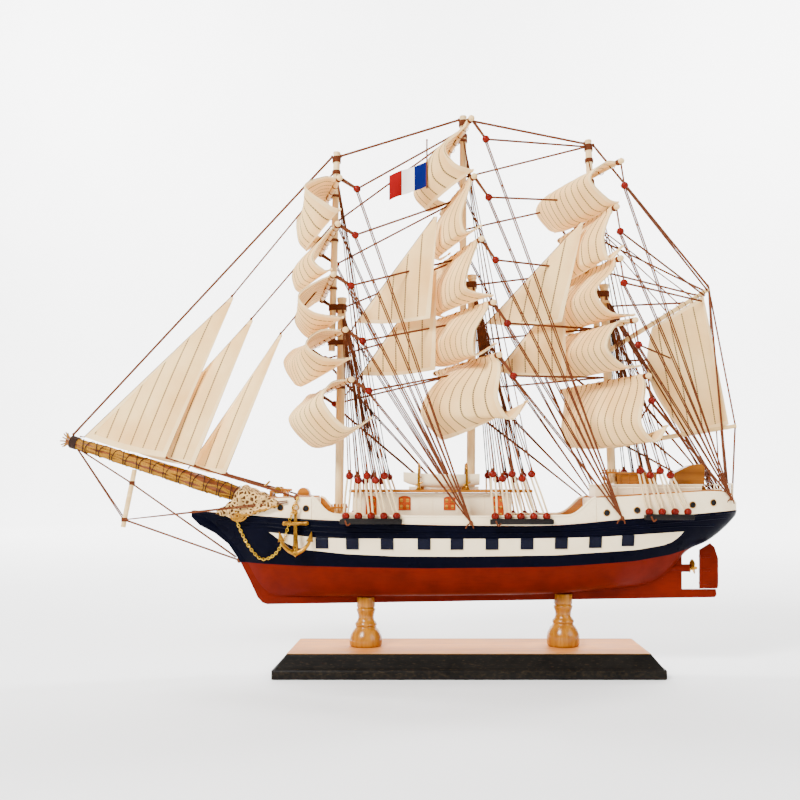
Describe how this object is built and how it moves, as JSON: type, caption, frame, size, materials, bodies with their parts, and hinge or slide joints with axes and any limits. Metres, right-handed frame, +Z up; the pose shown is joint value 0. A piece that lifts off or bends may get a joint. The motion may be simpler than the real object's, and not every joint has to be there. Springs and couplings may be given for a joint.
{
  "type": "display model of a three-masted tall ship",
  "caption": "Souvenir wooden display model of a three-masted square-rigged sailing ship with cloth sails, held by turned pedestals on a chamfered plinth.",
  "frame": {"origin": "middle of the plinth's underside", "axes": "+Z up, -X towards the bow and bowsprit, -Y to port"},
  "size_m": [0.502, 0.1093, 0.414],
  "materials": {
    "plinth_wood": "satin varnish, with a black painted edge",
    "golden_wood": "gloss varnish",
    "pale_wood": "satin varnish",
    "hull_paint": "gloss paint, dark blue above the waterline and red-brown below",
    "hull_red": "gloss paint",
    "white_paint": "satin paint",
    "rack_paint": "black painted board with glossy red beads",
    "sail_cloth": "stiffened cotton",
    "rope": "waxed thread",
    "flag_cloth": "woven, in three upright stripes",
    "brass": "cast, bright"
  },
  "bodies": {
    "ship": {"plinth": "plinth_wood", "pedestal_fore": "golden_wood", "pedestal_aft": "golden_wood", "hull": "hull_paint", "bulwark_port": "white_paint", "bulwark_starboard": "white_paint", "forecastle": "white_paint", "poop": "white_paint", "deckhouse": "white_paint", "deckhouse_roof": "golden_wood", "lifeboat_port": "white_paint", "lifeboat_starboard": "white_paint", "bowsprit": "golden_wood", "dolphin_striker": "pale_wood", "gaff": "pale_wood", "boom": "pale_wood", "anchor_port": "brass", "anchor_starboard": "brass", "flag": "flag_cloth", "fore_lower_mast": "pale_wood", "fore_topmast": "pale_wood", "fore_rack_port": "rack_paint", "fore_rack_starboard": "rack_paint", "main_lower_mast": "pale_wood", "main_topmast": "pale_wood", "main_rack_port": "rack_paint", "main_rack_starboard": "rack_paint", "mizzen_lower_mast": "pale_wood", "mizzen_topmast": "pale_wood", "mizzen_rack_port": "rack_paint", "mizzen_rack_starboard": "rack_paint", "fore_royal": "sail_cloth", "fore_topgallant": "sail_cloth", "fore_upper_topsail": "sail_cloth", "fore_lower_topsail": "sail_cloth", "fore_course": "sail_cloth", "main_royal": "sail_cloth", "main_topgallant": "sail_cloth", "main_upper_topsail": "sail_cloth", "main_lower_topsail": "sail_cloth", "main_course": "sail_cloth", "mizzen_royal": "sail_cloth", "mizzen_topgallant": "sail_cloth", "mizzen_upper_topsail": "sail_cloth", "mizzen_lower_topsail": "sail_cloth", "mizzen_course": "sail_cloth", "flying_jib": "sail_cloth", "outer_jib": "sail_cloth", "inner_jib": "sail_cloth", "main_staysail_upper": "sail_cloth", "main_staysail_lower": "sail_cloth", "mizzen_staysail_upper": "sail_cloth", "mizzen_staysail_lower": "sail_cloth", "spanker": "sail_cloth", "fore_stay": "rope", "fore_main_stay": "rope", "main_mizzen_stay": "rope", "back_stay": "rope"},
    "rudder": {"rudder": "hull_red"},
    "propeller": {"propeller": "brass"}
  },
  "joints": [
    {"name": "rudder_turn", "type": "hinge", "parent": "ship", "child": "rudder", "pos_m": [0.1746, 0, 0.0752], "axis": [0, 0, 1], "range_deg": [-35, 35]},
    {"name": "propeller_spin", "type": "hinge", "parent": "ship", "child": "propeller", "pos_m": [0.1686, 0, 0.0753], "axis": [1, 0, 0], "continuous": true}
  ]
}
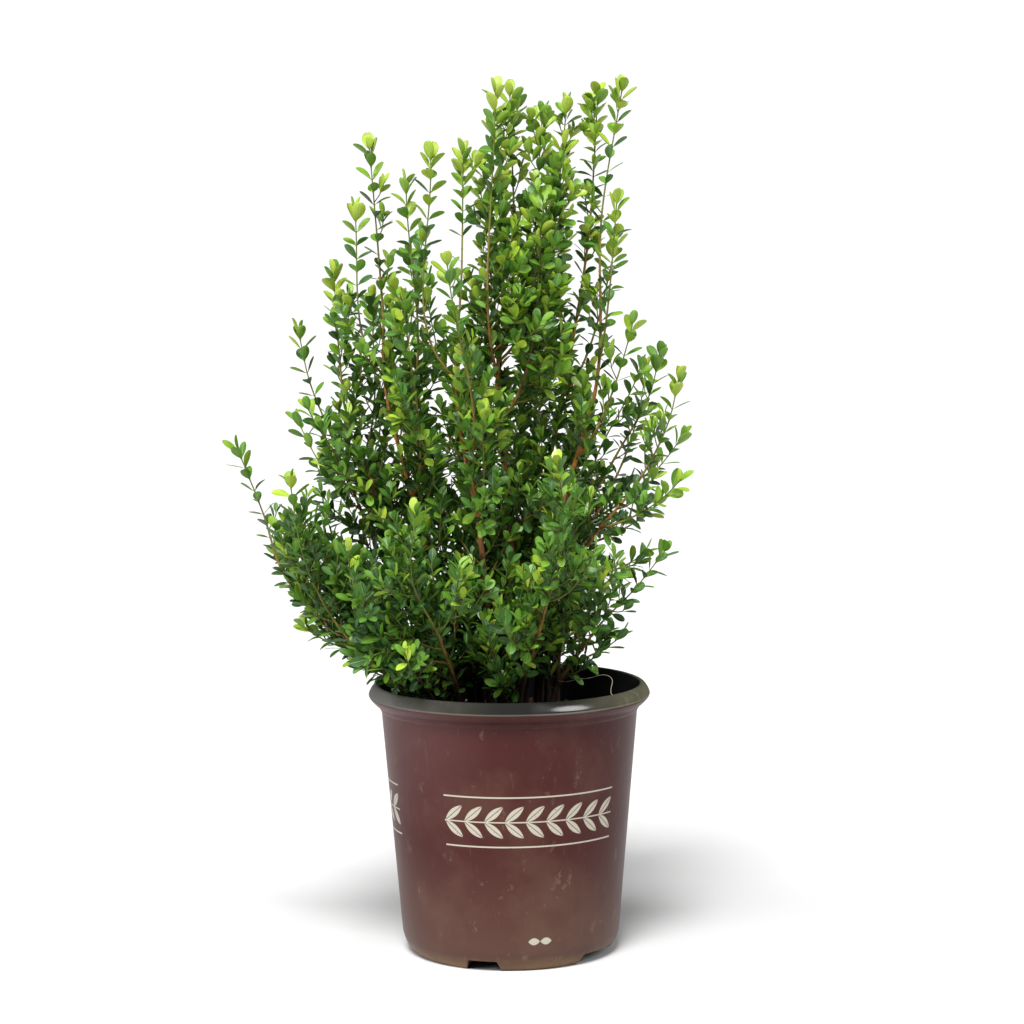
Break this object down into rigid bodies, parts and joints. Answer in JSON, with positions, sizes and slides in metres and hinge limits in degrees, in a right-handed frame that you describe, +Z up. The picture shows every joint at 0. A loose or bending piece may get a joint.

◆ ◆ ◆ ◆

- _Task statement_: Your task is to extract all of the records exactly.

- _Answer to this exercise_:
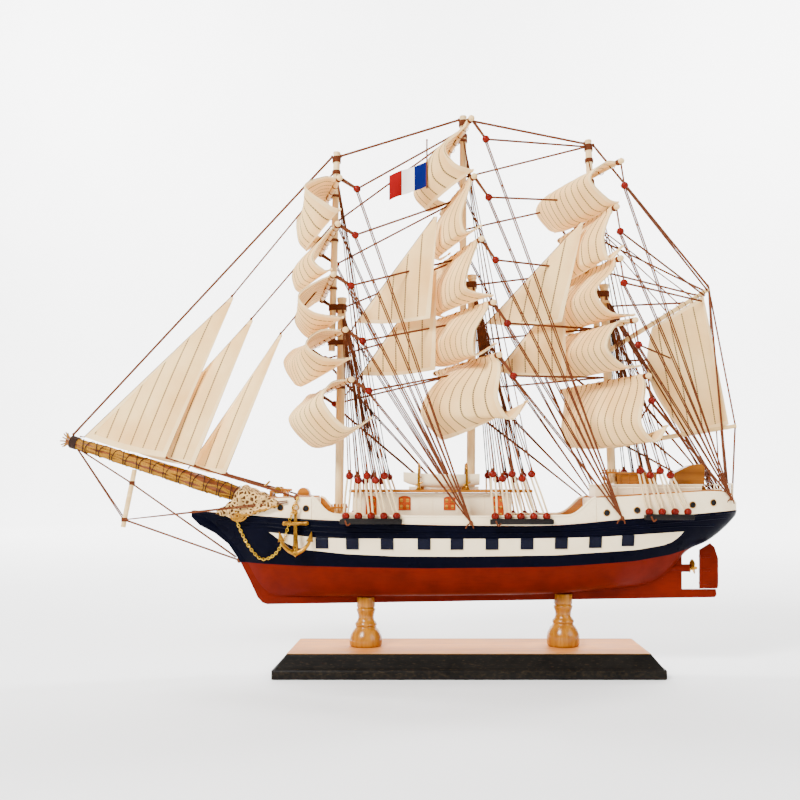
Describe how this object is built and how it moves, as JSON: type, caption, frame, size, materials, bodies with their parts, and hinge or slide joints with axes and any limits. Metres, right-handed frame, +Z up; the pose shown is joint value 0. A piece that lifts off or bends may get a joint. The motion may be simpler than the real object's, and not every joint has to be there. Springs and couplings may be given for a joint.
{
  "type": "display model of a three-masted tall ship",
  "caption": "Souvenir wooden display model of a three-masted square-rigged sailing ship with cloth sails, held by turned pedestals on a chamfered plinth.",
  "frame": {"origin": "middle of the plinth's underside", "axes": "+Z up, -X towards the bow and bowsprit, -Y to port"},
  "size_m": [0.502, 0.1093, 0.414],
  "materials": {
    "plinth_wood": "satin varnish, with a black painted edge",
    "golden_wood": "gloss varnish",
    "pale_wood": "satin varnish",
    "hull_paint": "gloss paint, dark blue above the waterline and red-brown below",
    "hull_red": "gloss paint",
    "white_paint": "satin paint",
    "rack_paint": "black painted board with glossy red beads",
    "sail_cloth": "stiffened cotton",
    "rope": "waxed thread",
    "flag_cloth": "woven, in three upright stripes",
    "brass": "cast, bright"
  },
  "bodies": {
    "ship": {"plinth": "plinth_wood", "pedestal_fore": "golden_wood", "pedestal_aft": "golden_wood", "hull": "hull_paint", "bulwark_port": "white_paint", "bulwark_starboard": "white_paint", "forecastle": "white_paint", "poop": "white_paint", "deckhouse": "white_paint", "deckhouse_roof": "golden_wood", "lifeboat_port": "white_paint", "lifeboat_starboard": "white_paint", "bowsprit": "golden_wood", "dolphin_striker": "pale_wood", "gaff": "pale_wood", "boom": "pale_wood", "anchor_port": "brass", "anchor_starboard": "brass", "flag": "flag_cloth", "fore_lower_mast": "pale_wood", "fore_topmast": "pale_wood", "fore_rack_port": "rack_paint", "fore_rack_starboard": "rack_paint", "main_lower_mast": "pale_wood", "main_topmast": "pale_wood", "main_rack_port": "rack_paint", "main_rack_starboard": "rack_paint", "mizzen_lower_mast": "pale_wood", "mizzen_topmast": "pale_wood", "mizzen_rack_port": "rack_paint", "mizzen_rack_starboard": "rack_paint", "fore_royal": "sail_cloth", "fore_topgallant": "sail_cloth", "fore_upper_topsail": "sail_cloth", "fore_lower_topsail": "sail_cloth", "fore_course": "sail_cloth", "main_royal": "sail_cloth", "main_topgallant": "sail_cloth", "main_upper_topsail": "sail_cloth", "main_lower_topsail": "sail_cloth", "main_course": "sail_cloth", "mizzen_royal": "sail_cloth", "mizzen_topgallant": "sail_cloth", "mizzen_upper_topsail": "sail_cloth", "mizzen_lower_topsail": "sail_cloth", "mizzen_course": "sail_cloth", "flying_jib": "sail_cloth", "outer_jib": "sail_cloth", "inner_jib": "sail_cloth", "main_staysail_upper": "sail_cloth", "main_staysail_lower": "sail_cloth", "mizzen_staysail_upper": "sail_cloth", "mizzen_staysail_lower": "sail_cloth", "spanker": "sail_cloth", "fore_stay": "rope", "fore_main_stay": "rope", "main_mizzen_stay": "rope", "back_stay": "rope"},
    "rudder": {"rudder": "hull_red"},
    "propeller": {"propeller": "brass"}
  },
  "joints": [
    {"name": "rudder_turn", "type": "hinge", "parent": "ship", "child": "rudder", "pos_m": [0.1746, 0, 0.0752], "axis": [0, 0, 1], "range_deg": [-35, 35]},
    {"name": "propeller_spin", "type": "hinge", "parent": "ship", "child": "propeller", "pos_m": [0.1686, 0, 0.0753], "axis": [1, 0, 0], "continuous": true}
  ]
}
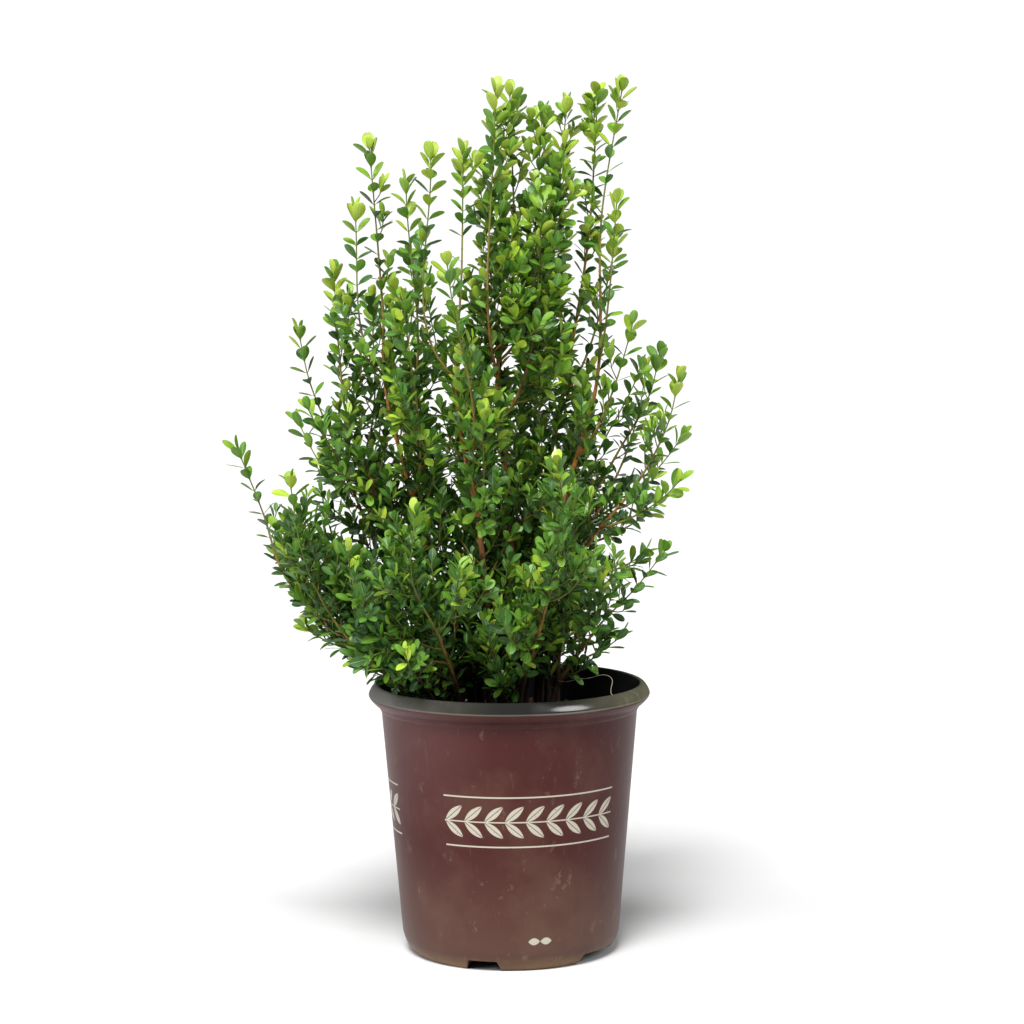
Break this object down into rigid bodies, parts and joints. Answer in JSON, with positions, sizes and slides in metres and hinge limits in degrees, in a right-handed frame that you describe, +Z up. The picture shows every joint at 0. A loose or bending piece may get a joint.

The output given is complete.